The HO7 policy, commonly known as the “Mobile Home Form,” is designed to meet mobile and manufactured homeowners’ unique needs. While similar in many ways to the standard HO3 Special Form, the HO7 is tailored to address risks and scenarios particular to mobile homes. It often operates on an “open peril” basis for the dwelling, covering all risks except those explicitly listed as exclusions. 

For personal property, coverage is typically on a named-peril basis. Due to the mobile nature of the home, the policy also often includes provisions for transporting the home and may cover attached structures like decks and porches. It’s an essential coverage option for those who own mobile or manufactured homes.

Pros and Cons: Like HO3, it offers extensive coverage but is specifically tailored for the unique needs of mobile homes.

HO8 – Older Home Form

The HO8 policy, known as the “Older Home Form,” is designed to accommodate the unique risks and challenges of owning an older home.
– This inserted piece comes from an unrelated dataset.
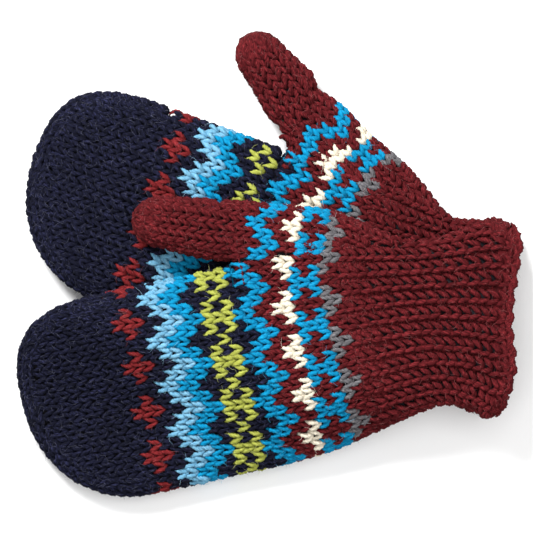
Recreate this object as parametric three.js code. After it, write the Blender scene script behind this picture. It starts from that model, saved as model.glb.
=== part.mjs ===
// A pair of knitted wool mittens with a fleece lining, lying flat: the left one palm down on the
// surface, the right one palm up and partly on top of it. Millimetres, +Z up.
// A mitten is worked out in its own coordinates first: s runs from the cuff's end to the fingertips,
// v runs across towards the thumb, and w is the height above the middle of the hand's thickness.
import * as THREE from 'three';

// Length along the hand
const LENGTH = 254;
const CUFF_START = 3;
const WELT_END = 10;
const CUFF_END = 64;
const WRIST_END = 95;
const SPLIT = 134;
const KNUCKLES = 155;
const SKY_END = 185;
const CROWN_START = 200;
const CROWN_ROUND = 197;
const LINING_START = 10.5;

// Wall of the mitten, counted inwards from its outside
const KNIT = 3.8;
const FLEECE_OUT = 5;
const FLEECE_IN = 7;
const GAP = 0.3;

// Cross sections
const HALF_THICK = 12;
const EDGE_ROUNDNESS = 2.4;
const GUSSET_SQUARENESS = 1.6;
const GUSSET_EXTRA = 33;
const FLATTENING = 1.08;
const CROWN_ROUNDNESS = 2.4;
const CROWN_SKEW = 9;
const TIP_HEIGHT = 0.55;

// Half width of the hand without its thumb, at each distance from the cuff's end
const HALF_WIDTH = [
  [3, 46], [8, 47.5], [14, 47.8], [27, 44], [42, 41.2], [52, 41.2], [66, 43.5], [80, 46.2],
  [95, 48.8], [110, 50.8], [134, 52], [160, 52], [200, 52.4], [254, 52.4],
];
// Outer edge of the wrist and the thumb gusset, measured from the hand's middle line
const THUMB_EDGE = [
  [3, 46], [8, 47.5], [14, 47.8], [27, 44], [42, 41.8], [50, 44.5], [58, 50], [66, 56], [77, 64],
  [90, 70.5], [108, 77], [120, 81], [134, 85],
];

// Thumb, measured from where it leaves the hand
const THUMB_LENGTH = 47.5;
const THUMB_DOME = 33;
const THUMB_TIP_START = 31;
const THUMB_TURN = 12;
const THUMB_HALF_WIDTH = [[0, 15.6], [12, 15], [24, 14], [33, 13], [48, 13]];

// How the pair lies
const REST_HEIGHT = 24.5;
const DRAPE_REACH = 60;
const DRAPE_INSIDE = 2;

const LEFT = {
  name: 'left',
  x: 119.15, y: -36.14, turn: 160,
  thumbTurn: 33, thumbSeam: 55.6, thumbSlim: 0.93, gussetReach: 1.1,
  cuffSide: [[0, 8], [50, 6.5], [85, 1], [105, 0], [254, 0]],
  cuffTurn: -12, onTop: false,
};
const RIGHT = {
  name: 'right',
  x: 125.95, y: -20.12, turn: 192.5,
  thumbTurn: 21, thumbSeam: 52.8, thumbSlim: 1, gussetReach: 1,
  cuffSide: [[0, -4], [25, -0.5], [50, 1.7], [85, 1], [105, 0], [254, 0]],
  cuffTurn: 12.5, onTop: true,
};

// Outline resolution
const ROUND = 20;
const STATION = 12;
const DOME_STEPS = 5;
const RIM = 1;
const BORE = 0.5;

const YARN = {
  burgundy: 0x67191d,
  navy: 0x1b1d30,
  sky: 0x70a8ca,
  turquoise: 0x1393c2,
  lime: 0xa9b04e,
  red: 0x7c2a2e,
  fleece: 0x2a2c33,
};

const radians = THREE.MathUtils.degToRad;
const { clamp, lerp, smoothstep } = THREE.MathUtils;

// A smooth value from a list of [distance, value] pairs
function along(list, s) {
  const curve = list.findIndex(([at]) => at > s);
  if (curve === -1) return list[list.length - 1][1];
  if (curve === 0) return list[0][1];
  const [s0, a] = list[curve - 1];
  const [s1, b] = list[curve];
  const before = list[Math.max(curve - 2, 0)];
  const after = list[Math.min(curve + 1, list.length - 1)];
  const span = s1 - s0;
  const slopeIn = span * (b - before[1]) / (s1 - before[0]);
  const slopeOut = span * (after[1] - a) / (after[0] - s0);
  const t = (s - s0) / span;
  const u = 1 - t;
  return a * u * u * (1 + 2 * t) + slopeIn * t * u * u + b * t * t * (3 - 2 * t) - slopeOut * t * t * u;
}

const power = (x, n) => Math.sign(x) * Math.abs(x) ** n;

// From a mitten's own plan coordinates to the pair's
function place(mitten, s, v) {
  const tip = radians(mitten.turn);
  const thumb = tip - Math.PI / 2;
  return new THREE.Vector2(
    mitten.x + s * Math.cos(tip) + v * Math.cos(thumb),
    mitten.y + s * Math.sin(tip) + v * Math.sin(thumb),
  );
}

// Height of what lies under the top mitten: the left one's thickness, sloping to the table beside it
function underHeight(point) {
  const tip = radians(LEFT.turn);
  const dx = point.x - LEFT.x;
  const dy = point.y - LEFT.y;
  const s = clamp(dx * Math.cos(tip) + dy * Math.sin(tip), 0, CROWN_ROUND);
  const v = dx * Math.sin(tip) - dy * Math.cos(tip);
  const inside = v - along(LEFT.cuffSide, s) + along(HALF_WIDTH, s);
  return REST_HEIGHT * smoothstep(inside, -DRAPE_REACH, DRAPE_INSIDE);
}

function settle(mitten, point, height) {
  const lift = mitten.onTop ? underHeight(point) : 0;
  return new THREE.Vector3(point.x, point.y, height + lift);
}

// A point of the hand's wall: angle runs round the section from the thumb's side, and inset is the
// depth below the mitten's outside
function handPoint(mitten, s, angle, inset) {
  const c = Math.cos(angle);
  const d = Math.sin(angle);
  let round = 1;
  let shift = 0;
  if (s > CROWN_ROUND) {
    const t = Math.min((s - CROWN_ROUND) / (LENGTH - inset - CROWN_ROUND), 1);
    round = (1 - t ** CROWN_ROUNDNESS) ** (1 / CROWN_ROUNDNESS);
    shift = CROWN_SKEW * t * t;
  }
  const plain = along(HALF_WIDTH, s);
  const extra = s < SPLIT + GAP / 2 ? along(THUMB_EDGE, s) - plain : 0;
  const reach = plain + extra * lerp(1, mitten.gussetReach, smoothstep(s, WRIST_END, SPLIT));
  const squareness = EDGE_ROUNDNESS + (c > 0 ? GUSSET_SQUARENESS * extra / GUSSET_EXTRA : 0);
  const across = ((c > 0 ? reach : plain) - inset) * round * power(c, 2 / squareness);
  const thick = (HALF_THICK - inset) * round;
  const up = thick * clamp(FLATTENING * power(d, 2 / squareness), -1, 1);
  const middle = HALF_THICK * lerp(TIP_HEIGHT, 1, round);
  const lean = Math.tan(radians(mitten.cuffTurn)) * (1 - smoothstep(s, 0, CUFF_END));
  const side = along(mitten.cuffSide, s) + shift + across;
  return settle(mitten, place(mitten, s - lean * across, side), middle + up);
}

// The same for the thumb, with s counted from where it leaves the hand
function thumbPoint(mitten, s, angle, inset) {
  const c = Math.cos(angle);
  const d = Math.sin(angle);
  let round = 1;
  if (s > THUMB_DOME) {
    const t = Math.min((s - THUMB_DOME) / (THUMB_LENGTH - inset - THUMB_DOME), 1);
    round = Math.sqrt(1 - t * t);
  }
  const half = along(THUMB_HALF_WIDTH, s) * mitten.thumbSlim - inset;
  const across = half * round * power(c, 2 / EDGE_ROUNDNESS);
  const thick = (HALF_THICK - inset) * round;
  const up = thick * clamp(FLATTENING * power(d, 2 / EDGE_ROUNDNESS), -1, 1);
  const middle = HALF_THICK * lerp(TIP_HEIGHT, 1, round);
  const turn = radians(mitten.thumbTurn);
  const ring = turn * smoothstep(s, 0, THUMB_TURN);
  const seam = mitten.thumbSeam + along(THUMB_HALF_WIDTH, 0) * mitten.thumbSlim;
  const point = place(
    mitten,
    SPLIT + GAP + s * Math.cos(turn) - across * Math.sin(ring),
    seam + s * Math.sin(turn) + across * Math.cos(ring),
  );
  return settle(mitten, point, middle + up);
}

// Bends a straight blank round (radius RIM outside and BORE inside, its length along z) into a wall
// between two depths. Where the blank meets its own axis, the wall closes at the tip of the limb.
function bend(blank, mitten, limb, depths) {
  const [outer, inner] = depths;
  const position = blank.getAttribute('position');
  for (let i = 0; i < position.count; i += 1) {
    const x = position.getX(i);
    const y = position.getY(i);
    const s = position.getZ(i);
    const radius = Math.hypot(x, y);
    let inset = radius > (RIM + BORE) / 2 ? outer : inner;
    if (radius < BORE / 2) inset = limb.length - s;
    const point = limb.pointAt(mitten, s, Math.atan2(-y, x), inset);
    position.setXYZ(i, point.x, point.y, point.z);
  }
  blank.computeVertexNormals();
  return blank;
}

function circle(radius) {
  const turn = (i) => (2 * Math.PI * i) / ROUND;
  return Array.from({ length: ROUND }, (_, i) => (
    new THREE.Vector2(radius * Math.cos(turn(i)), radius * Math.sin(turn(i)))
  ));
}

function sleeve(from, to) {
  const outline = new THREE.Shape(circle(RIM));
  outline.holes.push(new THREE.Path(circle(BORE)));
  const steps = Math.ceil((to - from) / STATION);
  const options = { depth: to - from, steps, bevelEnabled: false };
  return new THREE.ExtrudeGeometry(outline, options).translate(0, 0, from);
}

// Its profile runs from the inside of the tip down to the rim and back up to the outside of the tip
function cap(from, limb, depths) {
  const wall = (radius, depth) => {
    const round = limb.length - depth - limb.roundFrom;
    const straight = Math.max(limb.roundFrom - from, 0);
    const steps = Math.ceil(straight / STATION);
    const points = [new THREE.Vector2(radius, from)];
    for (let i = 1; i < steps; i += 1) points.push(new THREE.Vector2(radius, from + straight * (i / steps)));
    for (let i = 0; i < DOME_STEPS; i += 1) {
      const s = limb.roundFrom + round * Math.sin((Math.PI / 2) * (i / DOME_STEPS));
      if (s > from + 1) points.push(new THREE.Vector2(radius, s));
    }
    points.push(new THREE.Vector2(0, limb.length - depth));
    return points;
  };
  const [outer, inner] = depths;
  const profile = [...wall(BORE, inner).reverse(), ...wall(RIM, outer)];
  const upright = new THREE.Matrix4().set(0, 0, 1, 0, 1, 0, 0, 0, 0, 1, 0, 0, 0, 0, 0, 1);
  return new THREE.LatheGeometry(profile, ROUND).applyMatrix4(upright);
}

const HAND = { pointAt: handPoint, length: LENGTH, roundFrom: CROWN_ROUND };
const THUMB = { pointAt: thumbPoint, length: THUMB_LENGTH, roundFrom: THUMB_DOME };
const KNIT_WALL = [0, KNIT];
const FLEECE_WALL = [FLEECE_OUT, FLEECE_IN];

// Each piece: its name, its limb, its wall, its colour, where it starts and, unless it closes the
// limb's tip, where it ends
const KNITTING = [
  ['cuff_edge', HAND, KNIT_WALL, 'burgundy', CUFF_START, WELT_END],
  ['ribbed_cuff', HAND, KNIT_WALL, 'burgundy', WELT_END + GAP, CUFF_END],
  ['wrist_band', HAND, KNIT_WALL, 'burgundy', CUFF_END + GAP, WRIST_END],
  ['gusset_band', HAND, KNIT_WALL, 'turquoise', WRIST_END + GAP, SPLIT],
  ['lime_band', HAND, KNIT_WALL, 'lime', SPLIT + GAP, KNUCKLES],
  ['sky_band', HAND, KNIT_WALL, 'sky', KNUCKLES + GAP, SKY_END],
  ['red_motif_band', HAND, KNIT_WALL, 'red', SKY_END + GAP, CROWN_START],
  ['navy_crown', HAND, KNIT_WALL, 'navy', CROWN_START + GAP],
  ['thumb', THUMB, KNIT_WALL, 'burgundy', 0, THUMB_TIP_START],
  ['thumb_tip', THUMB, KNIT_WALL, 'burgundy', THUMB_TIP_START + GAP],
];
const LINING = [
  ['cuff_lining', HAND, FLEECE_WALL, 'fleece', LINING_START, CUFF_END],
  ['palm_lining', HAND, FLEECE_WALL, 'fleece', CUFF_END + GAP, SPLIT],
  ['knuckle_lining', HAND, FLEECE_WALL, 'fleece', SPLIT + GAP, KNUCKLES],
  ['finger_lining', HAND, FLEECE_WALL, 'fleece', KNUCKLES + GAP],
  ['thumb_lining', THUMB, FLEECE_WALL, 'fleece', 0],
];

const group = new THREE.Group();
for (const mitten of [LEFT, RIGHT]) {
  for (const [name, limb, depths, colour, from, to] of [...KNITTING, ...LINING]) {
    const blank = to === undefined ? cap(from, limb, depths) : sleeve(from, to);
    const wool = new THREE.MeshStandardMaterial({ color: YARN[colour], roughness: 0.95, metalness: 0 });
    const mesh = new THREE.Mesh(bend(blank, mitten, limb, depths), wool);
    mesh.name = `${mitten.name}_${name}`;
    group.add(mesh);
  }
}

export default group;
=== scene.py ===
import math

import bmesh
import bpy
import numpy as np
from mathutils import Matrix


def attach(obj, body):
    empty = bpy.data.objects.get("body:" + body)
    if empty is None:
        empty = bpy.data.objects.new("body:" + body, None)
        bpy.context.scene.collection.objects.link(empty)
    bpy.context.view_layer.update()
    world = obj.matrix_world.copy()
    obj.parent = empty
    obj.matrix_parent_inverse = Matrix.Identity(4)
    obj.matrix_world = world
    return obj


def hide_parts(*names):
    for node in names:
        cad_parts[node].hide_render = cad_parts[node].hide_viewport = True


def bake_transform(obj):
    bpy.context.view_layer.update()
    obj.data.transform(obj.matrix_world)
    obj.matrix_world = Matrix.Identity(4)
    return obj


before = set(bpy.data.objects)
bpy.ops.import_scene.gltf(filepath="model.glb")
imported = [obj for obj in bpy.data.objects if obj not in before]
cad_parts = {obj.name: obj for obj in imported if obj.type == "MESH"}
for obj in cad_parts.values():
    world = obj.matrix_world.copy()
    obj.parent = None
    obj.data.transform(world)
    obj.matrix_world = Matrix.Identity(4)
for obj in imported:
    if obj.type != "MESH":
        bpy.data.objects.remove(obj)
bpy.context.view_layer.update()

# Camera and light
# A long lens straight above the pair, as for a flat lay on a table. A small soft box stands beyond
# the pair on the left and a wide one hangs over it, in a white studio. Sizes are in metres.
FRAME_WIDTH = 0.2665
CAMERA_AT = (-0.00025, 0.00025, 3.0)
MID_HEIGHT = 0.03
SENSOR_WIDTH = 36
LAMP_AIM = (0, 0, 0.02)
ROOM_LIGHT = 0.5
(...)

These homes often need more modern construction techniques and materials to meet current building codes, making them more susceptible to certain types of damage. 

Pros and Cons: It’s excellent for historic or registered homes but may not cover the full replacement cost of older materials or features.

Key Takeaways

Choosing the right homeowners’ insurance policy form is critical to protect your home and belongings. Each form offers a different level of coverage, and the best choice for you will depend on your specific needs, the type of home you have, and the level of risk you are willing to assume. Armed with this knowledge, you’re well-equipped to make an informed decision to give you peace of mind in your homeownership journey.

Frequently Asked Questions (FAQs)

What is Homeowners Insurance?

Homeowners insurance is a type of property insurance that provides financial protection against damages to your home, along with its contents. It also offers liability coverage for accidents that happen on your property.

What Do HO1, HO2, HO3, etc., Mean?

These abbreviations represent different forms of homeowners insurance policies, each with its own set of covered perils and exclusions. They range from basic (HO1) to comprehensive coverage (HO5).

How Do I Know Which Homeowners Insurance Policy Form Is Right for Me?

Choosing the right form depends on your home’s value, location, risk tolerance, and budget. Generally, HO3 policies are the most commonly chosen due to their broad coverage, but your needs may vary.

Is Renters Insurance the Same as Homeowners Insurance?

No, renters insurance is specifically designed for people who are renting a property. It’s similar to the HO4 Tenant’s Form and mainly covers personal property, not the actual building.

What Is a Named-Peril Policy?

A named-peril policy covers only those risks or perils explicitly listed in the policy. HO1 and HO2 are examples of named-peril policies.

Are Floods and Earthquakes Covered in Homeowners Insurance?

Typically, standard homeowners insurance policy forms do not cover floods and earthquakes. Separate policies must be purchased for these specific perils.

Do Older Homes Have Special Insurance Needs?

Older homes may require specialized coverage like the HO8 Older Home Form. These policies are designed to reflect the unique risks associated with older construction methods and materials.

Can I Get Coverage for My Mobile or Manufactured Home?

The HO7 Mobile Home Form is explicitly designed for mobile and manufactured homes and offers a similar range of coverage to the popular HO3 policy form.

Is Condo Insurance Different from Homeowners Insurance?

Yes, condo insurance, or the HO6 Condo Form, is designed to cover personal property and the condo unit’s interior, while the condo association’s master policy generally covers the exterior and common areas.

What’s the Advantage of a Comprehensive Form Like HO5?

The HO5 Comprehensive Form offers the broadest level of coverage, protecting against all perils except those expressly excluded. It’s the most extensive but expensive form of homeowners insurance.